Carlos Pinkusfeld Bastos: “Novo Prebisch é subir nas cadeias de valor”

Na programação de abertura do XXVII Simpósio Nacional dos Conselhos de Economia (SINCE), o economista Carlos Pinkusfeld Bastos, diretor-presidente do Centro Celso Furtado de Políticas Para o Desenvolvimento, falou sobre “Superação da crise: o debate ausente, mas necessário”.

“Falou-se muita coisa sobre fake news e ofensas, mas os temas relevantes para tentar superar a crise não apareciam e não tinham o destaque merecido”, iniciou Bastos. “Nosso papel aqui é este: pensar racionalmente, com alguma base do conhecimento que temos, e dar uma contribuição para o debate. Quero mostrar aos economistas que, mais do que vontade de fazer as coisas, temos de ter uma fundamentação, uma ciência.”

Ao fazer um parêntese para falar de Celso Furtado, Bastos destacou que ele “tem a característica de um verdadeiro economista: uma visão de mundo e de Brasil muito clara. Sempre foi nacionalista, teve uma preocupação com as populações menos favorecidas”. E acrescentou: “Ele tem ideias sobre como o mundo ou a economia deveria funcionar, mas sempre buscou fundamentar em modelos. Um homem público não pode estar capenga, principalmente um homem público que é economista”.

O economista falou sobre a relação entre o estruturalismo e a economia política clássica. “Raúl Prebisch via uma distinção muito forte entre centro e periferia e falava que as condições aplicadas ao centro não podem ser as mesmas para a periferia, porque temos particularidades. São condições diferentes. Todos tinham na cabeça que a periferia precisava crescer mais rápido que o centro para se aproximar dele. Essa é a ideia básica da CEPA”, expôs. “Ela nasceu no bojo de algo mais amplo, que foi a teoria do desenvolvimento, que nasceu com a descolonização. Ela acabou fundamentando a forma dominante de manejar a política econômica abaixo do Equador no pós-guerra, e é muito herdeira da economia política clássica.”

Ao abordar a economia brasileira, caracterizou alguns períodos diferentes. Até 1930 ou 1932, havia um modelo primário exportador de café e um crescimento de 4% ao ano. No período Vargas e pós-guerra vem o desenvolvimentismo. “Não foi algo brasileiro. O mundo era desenvolvimentista”, pontuou. Neste período, crescia-se a 7% ao ano. Em seguida, dos anos 80 a 2002, vem um período de crescimento médio de 2%. “Derrubamos uma inflação altíssima para algo mais baixo com impacto nulo sobre o crescimento”, argumentou.
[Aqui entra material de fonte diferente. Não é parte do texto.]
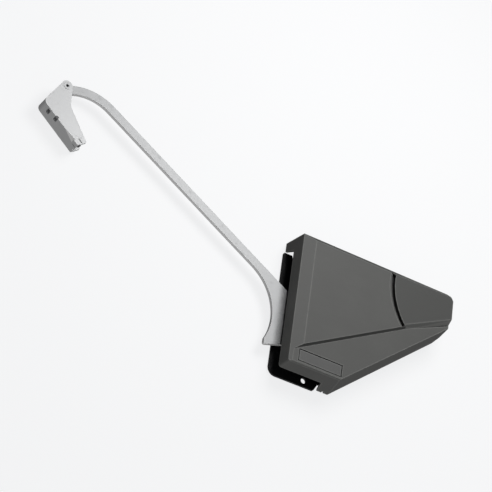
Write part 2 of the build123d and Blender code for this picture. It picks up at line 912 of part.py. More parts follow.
# ---------------------------------------------------------------- arm-end bracket housing
near_cheek_depth = arm_centre_depth + bracket_half_width - cheek
far_cheek_depth = arm_centre_depth - bracket_half_width
bracket_depth = 2 * bracket_half_width
lobe_radius = 5.2
base_inner = base_offset + cheek
cheek_outline = [
    (-lobe_radius, 0),
    (0.2, base_offset),
    (48.4, base_offset),
    (49.7, -25.5),
    (50.9, -20.4),
    (16.8, -10.4),
    (3.8, 3.6),
]
cheek_radii = [0, 5, 1, 1, 1, 8, 0]
wall_outline = [
    (-2.66, -14),
    (0.2, base_offset),
    (48.2, base_offset),
    (48.2, base_inner),
    (1.7, base_inner),
    (-0.86, -14),
]
wall_radii = [0.3, 5, 0.3, 0.3, 3.2, 0.3]
end_block_start = 44.0
end_block_end = 48.2
end_block_top = -21.6
screw_place_v = -26.1
screw_place_depth = 13.2
depth_screw_radius = 1.6
facet_start = 31.0
facet_end = 43.0
facet_width = 4.2
facet_rise = 1.5
latch_pivot = (30.0, -23.0)
latch_pin_radius = 1.5
latch_pin_length = bracket_depth - 1.0
window_places = [(9.7, 12.4), (18.9, 14.2)]


def bracket_wall_plane(height):
    """Plane along the bracket's base wall: x along it, y outward from the mounting wall."""
    bracket_x = (cos(radians(bracket_angle)), 0, sin(radians(bracket_angle)))
    origin = bracket_plane(0).from_local_coords((0, height, 0))
    away = (sin(radians(bracket_angle)), 0, -cos(radians(bracket_angle)))
    return Plane(origin=origin, x_dir=bracket_x, z_dir=away)


def bracket_end_plane(along):
    """Plane square to the bracket's base wall: x towards the mounting wall, y off the base."""
    bracket_x = (cos(radians(bracket_angle)), 0, sin(radians(bracket_angle)))
    origin = bracket_plane(0).from_local_coords((along, 0, 0))
    return Plane(origin=origin, x_dir=(0, 1, 0), z_dir=bracket_x)


with BuildPart() as bracket_housing:
    for depth in (far_cheek_depth, near_cheek_depth):
        with BuildSketch(bracket_plane(depth)):
            with BuildLine():
                FilletPolyline(*cheek_outline, radius=cheek_radii, close=True)
            make_face()
            Circle(lobe_radius)
        extrude(amount=cheek)
    with BuildSketch(bracket_plane(far_cheek_depth)):
        with BuildLine():
            FilletPolyline(*wall_outline, radius=wall_radii, close=True)
        make_face()
    extrude(amount=bracket_depth)
    with BuildSketch(bracket_plane(far_cheek_depth)):
        with Locations((end_block_start, base_inner)):
            Rectangle(
                end_block_end - end_block_start,
                end_block_top - base_inner,
                align=(Align.MIN, Align.MIN),
            )
    extrude(amount=bracket_depth)
    with BuildSketch(bracket_plane(near_cheek_depth + cheek)):
        Circle(3.4)
    extrude(amount=0.3)
    with BuildSketch(bracket_plane(far_cheek_depth)):
        Circle(tip_pin_radius)
    extrude(amount=bracket_depth + 1, mode=Mode.SUBTRACT)
    with BuildSketch(bracket_plane(far_cheek_depth)):
        with Locations(latch_pivot):
            Circle(latch_pin_radius)
    extrude(amount=latch_pin_length, mode=Mode.SUBTRACT)
    with BuildSketch(bracket_plane(near_cheek_depth)):
        with Locations((46.5, -24.6)):
            SlotOverall(4.6, 0.9)
    extrude(amount=cheek, mode=Mode.SUBTRACT)
    with BuildSketch(bracket_wall_plane(base_inner)):
        with Locations(*window_places):
            RectangleRounded(3.5, 6.0, 0.6)
        with Locations((46.8, 12.2)):
            Rectangle(4.4, 0.8)
    extrude(amount=cheek, mode=Mode.SUBTRACT)
    # facet on the corner between the base wall and the near cheek, widening to the end
    for along, share in ((facet_end, 1.0), (facet_start, 0.05)):
        with BuildSketch(bracket_end_plane(along)):
            with BuildLine():
                Polyline(
                    (-near_cheek_depth - cheek, base_offset),
                    (-near_cheek_depth - cheek, base_offset + facet_rise * share),
                    (-near_cheek_depth - cheek + facet_width * share, base_offset),
                    close=True,
                )
            make_face()
    loft(ruled=True, mode=Mode.SUBTRACT)
    with BuildSketch(bracket_end_plane(end_block_start)):
        with Locations((-screw_place_depth, screw_place_v)):
            Circle(depth_screw_radius + 0.1)
    extrude(amount=end_block_end - end_block_start, mode=Mode.SUBTRACT)
save(bracket_housing, "bracket_housing")

# ---------------------------------------------------------------- bracket pin and tip bushes
with BuildPart() as bracket_pin:
    with BuildSketch(bracket_plane(far_cheek_depth)):
        Circle(tip_pin_radius)
        Circle(1.3, mode=Mode.SUBTRACT)
    extrude(amount=bracket_depth + 0.3)
save(bracket_pin, "bracket_pin")

bush_flange_radius = 5.0
sleeve_gap = 0.2
flange_spans = [
    (far_cheek_depth + cheek + side_gap, arm_depth),
    (arm_depth + arm_thickness, near_cheek_depth - side_gap),
]
sleeve_spans = [
    (arm_depth, arm_centre_depth - sleeve_gap / 2),
    (arm_centre_depth + sleeve_gap / 2, arm_depth + arm_thickness),
]

with BuildPart() as tip_bushes:
    for radius, spans in ((bush_flange_radius, flange_spans), (tip_bush_radius, sleeve_spans)):
        for near_wall, far_from_wall in spans:
            with BuildSketch(bracket_plane(near_wall)):
                Circle(radius)
                Circle(tip_pin_radius + running_clearance, mode=Mode.SUBTRACT)
            extrude(amount=far_from_wall - near_wall)
save(tip_bushes, "tip_bushes")

# ---------------------------------------------------------------- latch lever, pin and spring
latch_depth = 9.0
latch_width = 5.8
latch_outline = [
    (13.2, base_inner + 0.5),
    (16.4, base_inner + 2.0),
    (26.5, base_inner + 2.0),
    (33.5, base_inner + 2.6),
    (41.4, base_inner + 2.6),
    (41.4, base_inner + 6.0),
    (38.4, base_inner + 5.0),
    (33.5, base_inner + 8.2),
    (26.5, base_inner + 8.2),
    (24.0, base_inner + 4.6),
    (13.2, base_inner + 4.2),
]

with BuildPart() as latch_lever:
    with BuildSketch(bracket_plane(latch_depth)):
        with BuildLine():
            FilletPolyline(*latch_outline, radius=0.8, close=True)
        make_face()
        with Locations(latch_pivot):
            Circle(latch_pin_radius + running_clearance, mode=Mode.SUBTRACT)
    extrude(amount=latch_width)
save(latch_lever, "latch_lever")

with BuildPart() as latch_pin:
    with BuildSketch(bracket_plane(far_cheek_depth)):
        with Locations(latch_pivot):
            Circle(latch_pin_radius)
    extrude(amount=latch_pin_length)
save(latch_pin, "latch_pin")

latch_spring_radius = 2.4
latch_wire = 0.5
latch_spring_from = 5.2
latch_spring_length = 3.2
latch_seat = bracket_plane(latch_spring_from).from_local_coords((*latch_pivot, 0))

with BuildPart() as latch_spring:
    with BuildLine():
        latch_coil = Helix(
            pitch=latch_spring_length / 2.5,
            height=latch_spring_length,
            radius=latch_spring_radius,
            center=latch_seat,
            direction=(0, -1, 0),
        )
    with BuildSketch(Plane(origin=latch_coil @ 0, z_dir=latch_coil % 0)):
        Circle(latch_wire)
    sweep()
save(latch_spring, "latch_spring")

# ---------------------------------------------------------------- bracket depth screw
with BuildPart() as depth_screw:
    with BuildSketch(bracket_end_plane(end_block_start - 1.5)):
        with Locations((-screw_place_depth, screw_place_v)):
            Circle(depth_screw_radius)
    extrude(amount=end_block_end - end_block_start + 3.3)
    with BuildSketch(bracket_end_plane(end_block_end)):
        with Locations((-screw_place_depth, screw_place_v)):
            RegularPolygon(1.0, 6)
    extrude(amount=2.0, mode=Mode.SUBTRACT)
    chamfer(depth_screw.edges().filter_by(GeomType.CIRCLE).sort_by(Axis.X)[0], 0.3)
save(depth_screw, "depth_screw")
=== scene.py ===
import json
from math import radians

import bmesh
import bpy
from mathutils import Matrix, Vector


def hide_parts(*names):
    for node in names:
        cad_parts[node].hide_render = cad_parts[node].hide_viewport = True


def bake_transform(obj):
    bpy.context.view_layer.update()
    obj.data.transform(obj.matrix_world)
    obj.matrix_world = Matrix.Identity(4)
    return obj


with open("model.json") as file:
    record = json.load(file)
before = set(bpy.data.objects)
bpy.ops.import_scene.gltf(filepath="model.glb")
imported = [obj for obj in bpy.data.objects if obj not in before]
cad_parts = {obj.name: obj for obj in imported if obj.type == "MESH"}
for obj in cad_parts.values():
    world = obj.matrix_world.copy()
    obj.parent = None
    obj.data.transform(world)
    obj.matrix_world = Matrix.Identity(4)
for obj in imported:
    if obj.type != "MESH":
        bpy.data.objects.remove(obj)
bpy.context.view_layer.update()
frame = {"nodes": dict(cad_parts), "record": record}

NODES = frame["nodes"]
MM = 0.001


# ------------------------------------------------------------------ node helpers
class Shader:
    """One procedural material: a Principled surface and short calls that add to it."""

    def __init__(self, name, colour, roughness, metallic=0.0, specular=0.5):
        self.material = bpy.data.materials.new(name)
        self.material.use_nodes = True
        self.tree = self.material.node_tree
        self.tree.nodes.clear()
        self.output = self.add("ShaderNodeOutputMaterial")
        self.surface = self.add("ShaderNodeBsdfPrincipled")
        self.link(self.surface.outputs[0], self.output.inputs[0])
        self.surface.inputs["Metallic"].default_value = metallic
        self.surface.inputs["Specular IOR Level"].default_value = specular
        self.place = self.add("ShaderNodeTexCoord").outputs["Object"]
        self.colour = self.rgb(colour)
        self.rough = self.value(roughness)
        self.heights = []
        self.soft_normal = None

    def add(self, kind, **settings):
        node = self.tree.nodes.new(kind)
        for key, setting in settings.items():
            setattr(node, key, setting)
        return node

    def link(self, start, end):
        self.tree.links.new(start, end)

    def rgb(self, colour):
        node = self.add("ShaderNodeRGB")
        node.outputs[0].default_value = (*colour, 1)
        return node.outputs[0]

    def value(self, number):
        node = self.add("ShaderNodeValue")
        node.outputs[0].default_value = number
        return node.outputs[0]

    def math(self, operation, first, second=None, third=None, clamp=False):
        node = self.add("ShaderNodeMath", operation=operation, use_clamp=clamp)
        for socket, source in zip(node.inputs, (first, second, third)):
            if source is None:
                continue
            if isinstance(source, (int, float)):
                socket.default_value = source
            else:
                self.link(source, socket)
        return node.outputs[0]

    def noise(self, size, detail=3.0, roughness=0.55, stretch=(1, 1, 1), turn=(0, 0, 0), seed=0.0):
        """Noise with features of a real size in metres, along the row's axes."""
        mapping = self.add("ShaderNodeMapping")
        mapping.inputs["Rotation"].default_value = [radians(a) for a in turn]
        mapping.inputs["Scale"].default_value = [1 / (size * s) for s in stretch]
        mapping.inputs["Location"].default_value = (seed, seed * 0.37, seed * 0.71)
        self.link(self.place, mapping.inputs["Vector"])
        node = self.add("ShaderNodeTexNoise")
        node.inputs["Scale"].default_value = 1.0
        node.inputs["Detail"].default_value = detail
        node.inputs["Roughness"].default_value = roughness
        self.link(mapping.outputs[0], node.inputs["Vector"])
        return node.outputs["Fac"]

    def cells(self, size, seed=0.0):
        mapping = self.add("ShaderNodeMapping")
        mapping.inputs["Scale"].default_value = [1 / size] * 3
        mapping.inputs["Location"].default_value = (seed, seed, seed)
        self.link(self.place, mapping.inputs["Vector"])
        node = self.add("ShaderNodeTexVoronoi", feature="SMOOTH_F1")
        node.inputs["Scale"].default_value = 1.0
        self.link(mapping.outputs[0], node.inputs["Vector"])
        return node.outputs["Distance"]

    def band(self, source, low, high):
        """0 below low, 1 above high, smooth between."""
        node = self.add("ShaderNodeMapRange", interpolation_type="SMOOTHSTEP")
        node.inputs["From Min"].default_value = low
        node.inputs["From Max"].default_value = high
        self.link(source, node.inputs["Value"])
        return node.outputs["Result"]

    def tint(self, factor, colour, amount=1.0):
        """Lays a colour over the present one where factor is high."""
        node = self.add("ShaderNodeMix", data_type="RGBA")
        self.link(self.math("MULTIPLY", factor, amount), node.inputs[0])
        self.link(self.colour, node.inputs[6])
        node.inputs[7].default_value = (*colour, 1)
        self.colour = node.outputs[2]

    def vary(self, factor, low, high):
        """Multiplies the colour by low to high as factor goes from 0 to 1."""
        node = self.add("ShaderNodeMapRange")
        node.inputs["From Min"].default_value = 0.3
        node.inputs["From Max"].default_value = 0.7
        node.inputs["To Min"].default_value = low
        node.inputs["To Max"].default_value = high
        self.link(factor, node.inputs["Value"])
        scale = self.add("ShaderNodeVectorMath", operation="SCALE")
        self.link(self.colour, scale.inputs[0])
        self.link(node.outputs["Result"], scale.inputs["Scale"])
        self.colour = scale.outputs[0]

    def roughen(self, factor, amount):
        """Adds amount to the roughness as factor goes from 0.5 to 1, and takes it off below."""
        shift = self.math("MULTIPLY_ADD", factor, 2 * amount, -amount)
        self.rough = self.math("ADD", self.rough, shift, clamp=True)

    def relief(self, factor, depth):
        """Relief of a real depth in metres, carried by the bump."""
        self.heights.append((factor, depth))

    def soften(self, radius, samples=6):
        """Rounds the edges in the shading, by a real radius in metres."""
        node = self.add("ShaderNodeBevel", samples=samples)
        node.inputs["Radius"].default_value = radius
        self.soft_normal = node.outputs[0]
        return node.outputs[0]

    def crevices(self, reach, samples=8, alone=True):
        """1 in grooves and corners within a real reach in metres, 0 on open faces."""
        node = self.add("ShaderNodeAmbientOcclusion", samples=samples, only_local=alone)
        node.inputs["Distance"].default_value = reach
        return self.math("SUBTRACT", 1.0, node.outputs["AO"])

    def facing(self, direction, low, high):
        """1 where the surface faces a direction of the row's frame, 0 elsewhere."""
        place = self.add("ShaderNodeTexCoord")
        dot = self.add("ShaderNodeVectorMath", operation="DOT_PRODUCT")
        self.link(place.outputs["Normal"], dot.inputs[0])
        dot.inputs[1].default_value = direction
        return self.band(dot.outputs["Value"], low, high)

    def edges(self, radius, samples=6, low=0.02, high=0.22):
        """1 on the outer edges and 0 on the flats."""
        soft = self.add("ShaderNodeBevel", samples=samples)
        soft.inputs["Radius"].default_value = radius
        geometry = self.add("ShaderNodeNewGeometry")
        dot = self.add("ShaderNodeVectorMath", operation="DOT_PRODUCT")
        self.link(soft.outputs[0], dot.inputs[0])
        self.link(geometry.outputs["Normal"], dot.inputs[1])
        return self.band(self.math("SUBTRACT", 1.0, dot.outputs["Value"]), low, high)

    def finish(self):
        self.link(self.colour, self.surface.inputs["Base Color"])
        self.link(self.rough, self.surface.inputs["Roughness"])
        normal = self.soft_normal
        for factor, depth in self.heights:
            bump = self.add("ShaderNodeBump")
            bump.inputs["Strength"].default_value = 1.0
            bump.inputs["Distance"].default_value = depth
            self.link(factor, bump.inputs["Height"])
            if normal is not None:
                self.link(normal, bump.inputs["Normal"])
            normal = bump.outputs[0]
        if normal is not None:
            self.link(normal, self.surface.inputs["Normal"])
        return self.material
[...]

Entre 2004 a 2012, um período com crescimento superior a 4%. “Depois disso, vem a desgraça completa. A média desde então é 0,3%. Retrocedemos mais de dez anos. A renda per capita está caindo. Não é comum na história da humanidade.”

Em termos comparativos, entre 2014 e 2020 o Brasil fica na posição 175 (entre 194 países) em crescimento econômico acumulado. “Não se pode colocar a culpa no mundo. É um desempenho ruim nosso mesmo”, criticou. “Isso tem como consequência a piora dos indicadores. Não é coincidência, é um projeto. Tem nome de autor, tem gente que votou no Congresso.” E classificou a legislação trabalhista como um tiro no pé. “O maior crédito no Brasil é o consignado. Quanto menos gente no mercado formal, menos crédito. Se houver uma fonte de renda permanente, é possível crescer via crédito. Foi uma ideia ruim do ponto de vista social e péssima do ponto de vista econômico.”

Não faltou uma crítica ao teto de gastos. “A maior fake news foi dizer que o país estava quebrado e o dinheiro acabou. Gastamos 520 bilhões na pandemia. A dívida pública chegou a 90% do PIB, agora está na casa dos 70%. Não aconteceu nada. Países não quebram em sua própria moeda”, explicou. “O teto de gastos foi furado porque ele é claramente inviável.”

Ao questionar se as ideias de Prebisch ainda valem, apontou para as cadeias globais de valor, onde é cada vez mais difícil competir nas escalas mais baixas com os salários pagos em países mais pobres. “O novo Prebisch é subir na cadeia de valor. Não se pode entrar por baixo. Precisamos entrar do meio para cima.” E encerrou questionando se há acordo social para um programa mínimo de desenvolvimento para o Brasil.